[Begin PROVIDED MATERIAL]
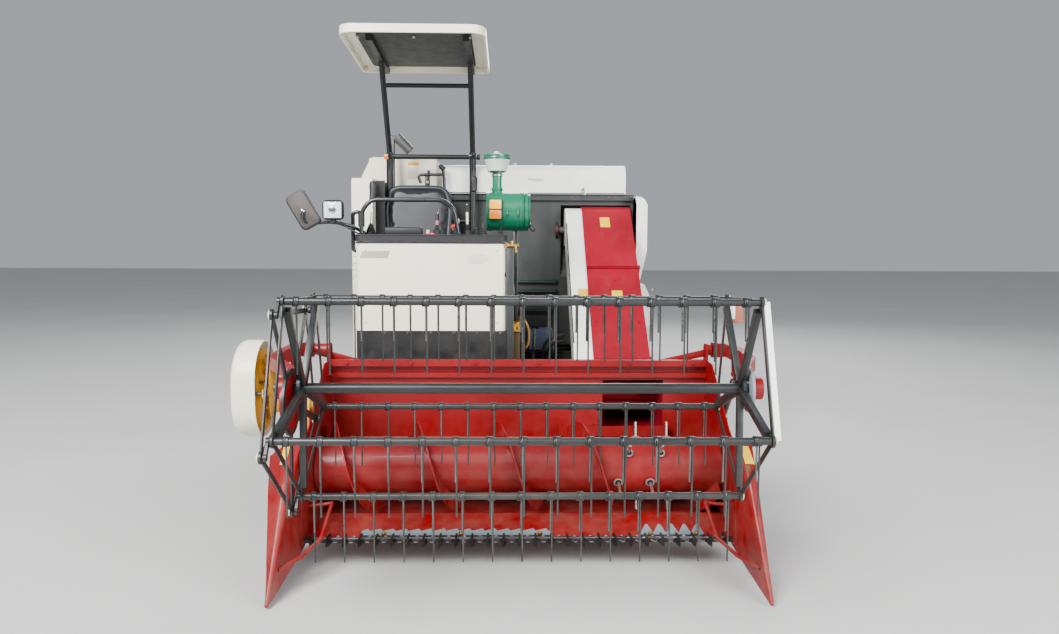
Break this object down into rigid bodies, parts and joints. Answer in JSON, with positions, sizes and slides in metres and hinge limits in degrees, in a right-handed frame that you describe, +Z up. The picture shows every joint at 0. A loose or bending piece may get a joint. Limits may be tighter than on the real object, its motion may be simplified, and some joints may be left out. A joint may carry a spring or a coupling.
{
  "type": "rubber-tracked rice combine harvester",
  "caption": "Tracked full-feed rice combine: lifting header with an eccentric pick-up reel, knife and auger, feeder house, transverse thresher, grain tank, open station with canopy.",
  "frame": {"origin": "middle of the machine's box on the ground", "axes": "+Z up, the machine faces -Y, +X is the machine's left side"},
  "size_m": [2.55, 5.0157, 2.84],
  "materials": {
    "frame_black": "satin",
    "track_rubber": "matte",
    "wheel_steel": "satin",
    "cream_paint": "gloss",
    "white_paint": "gloss",
    "console_plastic": "matte",
    "seat_vinyl": "satin",
    "seat_steel": "satin",
    "cleaner_green": "gloss",
    "exhaust_steel": "satin",
    "tank_grey": "satin",
    "thresher_grey": "satin",
    "pulley_steel": "satin",
    "red_paint": "gloss",
    "drive_yellow": "satin",
    "reel_steel": "satin",
    "knife_steel": "satin",
    "rod_chrome": "polished"
  },
  "bodies": {
    "chassis": {"chassis_frame": "frame_black", "track_wheels": "wheel_steel", "track_left": "track_rubber", "track_right": "track_rubber", "transmission": "wheel_steel", "engine_block": "wheel_steel", "engine_cover": "frame_black", "operator_floor": "frame_black", "front_panel": "cream_paint", "console": "console_plastic", "seat_frame": "seat_steel", "seat_cushion": "seat_vinyl", "seat_back": "seat_vinyl", "canopy_frame": "frame_black", "canopy_roof": "cream_paint", "canopy_liner": "console_plastic", "handrails": "frame_black", "control_levers": "console_plastic", "lamp_mirror": "frame_black", "air_cleaner": "cleaner_green", "exhaust_pipe": "exhaust_steel", "intake_box": "cream_paint", "step_plates": "frame_black", "oil_tank": "tank_grey", "thresher_body": "thresher_grey", "thresher_drive": "pulley_steel", "side_cover": "white_paint", "straw_hood": "white_paint", "grain_tank": "cream_paint", "unload_tube": "exhaust_steel"},
    "lid": {"thresher_lid": "white_paint"},
    "door": {"side_door": "white_paint"},
    "tank_lid": {"tank_lid": "cream_paint"},
    "boom": {"unload_boom": "exhaust_steel"},
    "header": {"feeder_house": "red_paint", "feeder_cover": "white_paint", "header_frame": "red_paint", "header_dividers": "red_paint", "header_drive": "drive_yellow", "drive_guard": "cream_paint", "knife_guards": "reel_steel"},
    "knife": {"knife": "knife_steel"},
    "auger": {"crop_auger": "red_paint"},
    "reel_arms": {"reel_arms": "red_paint"},
    "reel": {"reel_frame": "reel_steel"},
    "ring": {"reel_ring": "reel_steel"},
    "tines_1": {"tine_bar_1": "reel_steel"},
    "tines_2": {"tine_bar_2": "reel_steel"},
    "tines_3": {"tine_bar_3": "reel_steel"},
    "tines_4": {"tine_bar_4": "reel_steel"},
    "tines_5": {"tine_bar_5": "reel_steel"},
    "lift_barrel": {"lift_barrel": "frame_black"},
    "lift_rod": {"lift_rod": "rod_chrome"},
    "reel_lift_barrel": {"reel_lift_barrels": "frame_black"},
    "reel_lift_rod": {"reel_lift_rods": "rod_chrome"}
  },
  "joints": [
    {"name": "header_lift", "type": "hinge", "parent": "chassis", "child": "header", "pos_m": [0, 0.715, 1.64], "axis": [-1, 0, 0], "range_deg": [0, 15]},
    {"name": "knife_stroke", "type": "slide", "parent": "header", "child": "knife", "axis": [1, 0, 0], "range_m": [-0.038, 0.038]},
    {"name": "auger_spin", "type": "hinge", "parent": "header", "child": "auger", "pos_m": [0, -1.163, 0.4], "axis": [1, 0, 0], "continuous": true},
    {"name": "reel_lift", "type": "hinge", "parent": "header", "child": "reel_arms", "pos_m": [0, -0.796, 0.96], "axis": [-1, 0, 0], "range_deg": [0, 18]},
    {"name": "reel_spin", "type": "hinge", "parent": "reel_arms", "child": "reel", "pos_m": [0, -2.011, 0.954], "axis": [1, 0, 0], "continuous": true},
    {"name": "ring_spin", "type": "hinge", "parent": "reel_arms", "child": "ring", "pos_m": [0, -2.051, 0.904], "axis": [1, 0, 0], "continuous": true},
    {"name": "tine_turn_1", "type": "hinge", "parent": "reel", "child": "tines_1", "pos_m": [0, -1.72901, 1.30725], "axis": [1, 0, 0], "continuous": true},
    {"name": "tine_turn_2", "type": "hinge", "parent": "reel", "child": "tines_2", "pos_m": [0, -2.25982, 1.33135], "axis": [1, 0, 0], "continuous": true},
    {"name": "tine_turn_3", "type": "hinge", "parent": "reel", "child": "tines_3", "pos_m": [0, -2.44677, 0.83397], "axis": [1, 0, 0], "continuous": true},
    {"name": "tine_turn_4", "type": "hinge", "parent": "reel", "child": "tines_4", "pos_m": [0, -2.0315, 0.50247], "axis": [1, 0, 0], "continuous": true},
    {"name": "tine_turn_5", "type": "hinge", "parent": "reel", "child": "tines_5", "pos_m": [0, -1.5879, 0.79497], "axis": [1, 0, 0], "continuous": true},
    {"name": "lift_barrel_turn", "type": "hinge", "parent": "chassis", "child": "lift_barrel", "pos_m": [0.25, 0.3, 0.24], "axis": [-1, 0, 0], "range_deg": [-0.2, 13.8]},
    {"name": "lift_rod_slide", "type": "slide", "parent": "lift_barrel", "child": "lift_rod", "axis": [0, -0.9669, 0.2552], "range_m": [-0.002, 0.383]},
    {"name": "reel_barrel_turn", "type": "hinge", "parent": "header", "child": "reel_lift_barrel", "pos_m": [0, -0.96, 0.6], "axis": [-1, 0, 0], "range_deg": [-0.2, 11.6]},
    {"name": "reel_rod_slide", "type": "slide", "parent": "reel_lift_barrel", "child": "reel_lift_rod", "axis": [0, -0.6998, 0.7143], "range_m": [-0.002, 0.114]},
    {"name": "lid_open", "type": "hinge", "parent": "chassis", "child": "lid", "pos_m": [0, 1.345, 1.9096], "axis": [-1, 0, 0], "range_deg": [0, 55]},
    {"name": "door_open", "type": "hinge", "parent": "chassis", "child": "door", "pos_m": [1.042, 1.775, 1.57], "axis": [0, 0, 1], "range_deg": [0, 100]},
    {"name": "tank_lid_open", "type": "hinge", "parent": "chassis", "child": "tank_lid", "pos_m": [-0.7585, 1.715, 2.152], "axis": [-1, 0, 0], "range_deg": [0, 75]},
    {"name": "boom_swing", "type": "hinge", "parent": "chassis", "child": "boom", "pos_m": [-0.86, 1.93, 2], "axis": [0, 0, 1], "range_deg": [0, 180]}
  ],
  "couplings": [
    {"joint": "ring_spin", "follows": "reel_spin", "ratio": 1},
    {"joint": "tine_turn_1", "follows": "reel_spin", "ratio": -1},
    {"joint": "tine_turn_2", "follows": "reel_spin", "ratio": -1},
    {"joint": "tine_turn_3", "follows": "reel_spin", "ratio": -1},
    {"joint": "tine_turn_4", "follows": "reel_spin", "ratio": -1},
    {"joint": "tine_turn_5", "follows": "reel_spin", "ratio": -1},
    {"joint": "lift_barrel_turn", "follows": "header_lift", "ratio": 0.9048},
    {"joint": "lift_rod_slide", "follows": "header_lift", "m_per_rad": 1.4549},
    {"joint": "reel_barrel_turn", "follows": "reel_lift", "ratio": 0.6298},
    {"joint": "reel_rod_slide", "follows": "reel_lift", "m_per_rad": 0.3568}
  ]
}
[End PROVIDED MATERIAL]
• **WHAT TO WORK ON**: Copy each line of the data exactly, leaving nothing out.

• **PROBLEM SOLUTION**:
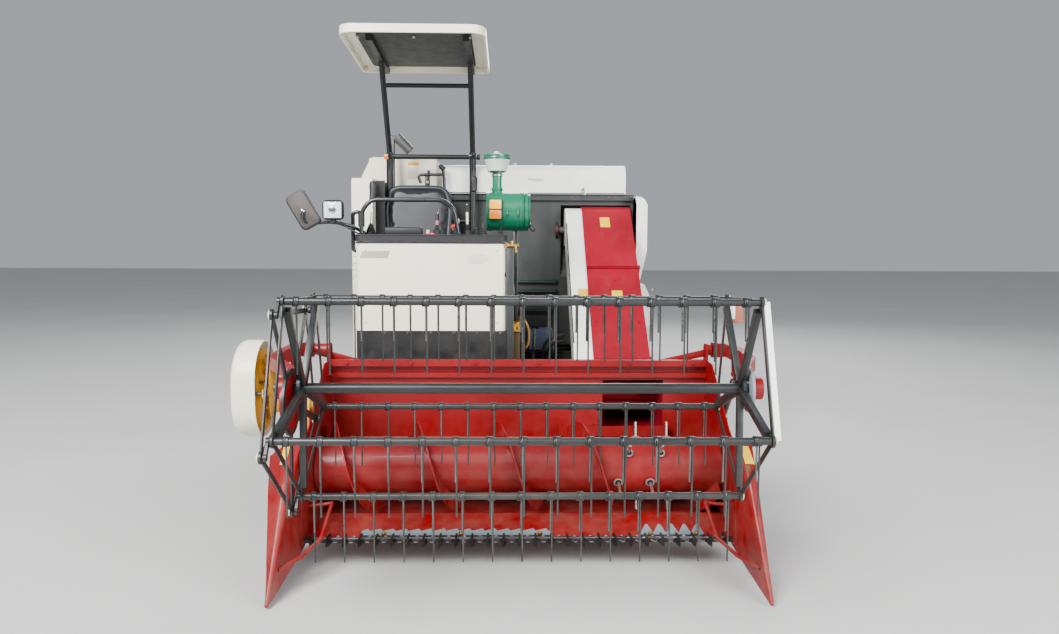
Break this object down into rigid bodies, parts and joints. Answer in JSON, with positions, sizes and slides in metres and hinge limits in degrees, in a right-handed frame that you describe, +Z up. The picture shows every joint at 0. A loose or bending piece may get a joint. Limits may be tighter than on the real object, its motion may be simplified, and some joints may be left out. A joint may carry a spring or a coupling.
{
  "type": "rubber-tracked rice combine harvester",
  "caption": "Tracked full-feed rice combine: lifting header with an eccentric pick-up reel, knife and auger, feeder house, transverse thresher, grain tank, open station with canopy.",
  "frame": {"origin": "middle of the machine's box on the ground", "axes": "+Z up, the machine faces -Y, +X is the machine's left side"},
  "size_m": [2.55, 5.0157, 2.84],
  "materials": {
    "frame_black": "satin",
    "track_rubber": "matte",
    "wheel_steel": "satin",
    "cream_paint": "gloss",
    "white_paint": "gloss",
    "console_plastic": "matte",
    "seat_vinyl": "satin",
    "seat_steel": "satin",
    "cleaner_green": "gloss",
    "exhaust_steel": "satin",
    "tank_grey": "satin",
    "thresher_grey": "satin",
    "pulley_steel": "satin",
    "red_paint": "gloss",
    "drive_yellow": "satin",
    "reel_steel": "satin",
    "knife_steel": "satin",
    "rod_chrome": "polished"
  },
  "bodies": {
    "chassis": {"chassis_frame": "frame_black", "track_wheels": "wheel_steel", "track_left": "track_rubber", "track_right": "track_rubber", "transmission": "wheel_steel", "engine_block": "wheel_steel", "engine_cover": "frame_black", "operator_floor": "frame_black", "front_panel": "cream_paint", "console": "console_plastic", "seat_frame": "seat_steel", "seat_cushion": "seat_vinyl", "seat_back": "seat_vinyl", "canopy_frame": "frame_black", "canopy_roof": "cream_paint", "canopy_liner": "console_plastic", "handrails": "frame_black", "control_levers": "console_plastic", "lamp_mirror": "frame_black", "air_cleaner": "cleaner_green", "exhaust_pipe": "exhaust_steel", "intake_box": "cream_paint", "step_plates": "frame_black", "oil_tank": "tank_grey", "thresher_body": "thresher_grey", "thresher_drive": "pulley_steel", "side_cover": "white_paint", "straw_hood": "white_paint", "grain_tank": "cream_paint", "unload_tube": "exhaust_steel"},
    "lid": {"thresher_lid": "white_paint"},
    "door": {"side_door": "white_paint"},
    "tank_lid": {"tank_lid": "cream_paint"},
    "boom": {"unload_boom": "exhaust_steel"},
    "header": {"feeder_house": "red_paint", "feeder_cover": "white_paint", "header_frame": "red_paint", "header_dividers": "red_paint", "header_drive": "drive_yellow", "drive_guard": "cream_paint", "knife_guards": "reel_steel"},
    "knife": {"knife": "knife_steel"},
    "auger": {"crop_auger": "red_paint"},
    "reel_arms": {"reel_arms": "red_paint"},
    "reel": {"reel_frame": "reel_steel"},
    "ring": {"reel_ring": "reel_steel"},
    "tines_1": {"tine_bar_1": "reel_steel"},
    "tines_2": {"tine_bar_2": "reel_steel"},
    "tines_3": {"tine_bar_3": "reel_steel"},
    "tines_4": {"tine_bar_4": "reel_steel"},
    "tines_5": {"tine_bar_5": "reel_steel"},
    "lift_barrel": {"lift_barrel": "frame_black"},
    "lift_rod": {"lift_rod": "rod_chrome"},
    "reel_lift_barrel": {"reel_lift_barrels": "frame_black"},
    "reel_lift_rod": {"reel_lift_rods": "rod_chrome"}
  },
  "joints": [
    {"name": "header_lift", "type": "hinge", "parent": "chassis", "child": "header", "pos_m": [0, 0.715, 1.64], "axis": [-1, 0, 0], "range_deg": [0, 15]},
    {"name": "knife_stroke", "type": "slide", "parent": "header", "child": "knife", "axis": [1, 0, 0], "range_m": [-0.038, 0.038]},
    {"name": "auger_spin", "type": "hinge", "parent": "header", "child": "auger", "pos_m": [0, -1.163, 0.4], "axis": [1, 0, 0], "continuous": true},
    {"name": "reel_lift", "type": "hinge", "parent": "header", "child": "reel_arms", "pos_m": [0, -0.796, 0.96], "axis": [-1, 0, 0], "range_deg": [0, 18]},
    {"name": "reel_spin", "type": "hinge", "parent": "reel_arms", "child": "reel", "pos_m": [0, -2.011, 0.954], "axis": [1, 0, 0], "continuous": true},
    {"name": "ring_spin", "type": "hinge", "parent": "reel_arms", "child": "ring", "pos_m": [0, -2.051, 0.904], "axis": [1, 0, 0], "continuous": true},
    {"name": "tine_turn_1", "type": "hinge", "parent": "reel", "child": "tines_1", "pos_m": [0, -1.72901, 1.30725], "axis": [1, 0, 0], "continuous": true},
    {"name": "tine_turn_2", "type": "hinge", "parent": "reel", "child": "tines_2", "pos_m": [0, -2.25982, 1.33135], "axis": [1, 0, 0], "continuous": true},
    {"name": "tine_turn_3", "type": "hinge", "parent": "reel", "child": "tines_3", "pos_m": [0, -2.44677, 0.83397], "axis": [1, 0, 0], "continuous": true},
    {"name": "tine_turn_4", "type": "hinge", "parent": "reel", "child": "tines_4", "pos_m": [0, -2.0315, 0.50247], "axis": [1, 0, 0], "continuous": true},
    {"name": "tine_turn_5", "type": "hinge", "parent": "reel", "child": "tines_5", "pos_m": [0, -1.5879, 0.79497], "axis": [1, 0, 0], "continuous": true},
    {"name": "lift_barrel_turn", "type": "hinge", "parent": "chassis", "child": "lift_barrel", "pos_m": [0.25, 0.3, 0.24], "axis": [-1, 0, 0], "range_deg": [-0.2, 13.8]},
    {"name": "lift_rod_slide", "type": "slide", "parent": "lift_barrel", "child": "lift_rod", "axis": [0, -0.9669, 0.2552], "range_m": [-0.002, 0.383]},
    {"name": "reel_barrel_turn", "type": "hinge", "parent": "header", "child": "reel_lift_barrel", "pos_m": [0, -0.96, 0.6], "axis": [-1, 0, 0], "range_deg": [-0.2, 11.6]},
    {"name": "reel_rod_slide", "type": "slide", "parent": "reel_lift_barrel", "child": "reel_lift_rod", "axis": [0, -0.6998, 0.7143], "range_m": [-0.002, 0.114]},
    {"name": "lid_open", "type": "hinge", "parent": "chassis", "child": "lid", "pos_m": [0, 1.345, 1.9096], "axis": [-1, 0, 0], "range_deg": [0, 55]},
    {"name": "door_open", "type": "hinge", "parent": "chassis", "child": "door", "pos_m": [1.042, 1.775, 1.57], "axis": [0, 0, 1], "range_deg": [0, 100]},
    {"name": "tank_lid_open", "type": "hinge", "parent": "chassis", "child": "tank_lid", "pos_m": [-0.7585, 1.715, 2.152], "axis": [-1, 0, 0], "range_deg": [0, 75]},
    {"name": "boom_swing", "type": "hinge", "parent": "chassis", "child": "boom", "pos_m": [-0.86, 1.93, 2], "axis": [0, 0, 1], "range_deg": [0, 180]}
  ],
  "couplings": [
    {"joint": "ring_spin", "follows": "reel_spin", "ratio": 1},
    {"joint": "tine_turn_1", "follows": "reel_spin", "ratio": -1},
    {"joint": "tine_turn_2", "follows": "reel_spin", "ratio": -1},
    {"joint": "tine_turn_3", "follows": "reel_spin", "ratio": -1},
    {"joint": "tine_turn_4", "follows": "reel_spin", "ratio": -1},
    {"joint": "tine_turn_5", "follows": "reel_spin", "ratio": -1},
    {"joint": "lift_barrel_turn", "follows": "header_lift", "ratio": 0.9048},
    {"joint": "lift_rod_slide", "follows": "header_lift", "m_per_rad": 1.4549},
    {"joint": "reel_barrel_turn", "follows": "reel_lift", "ratio": 0.6298},
    {"joint": "reel_rod_slide", "follows": "reel_lift", "m_per_rad": 0.3568}
  ]
}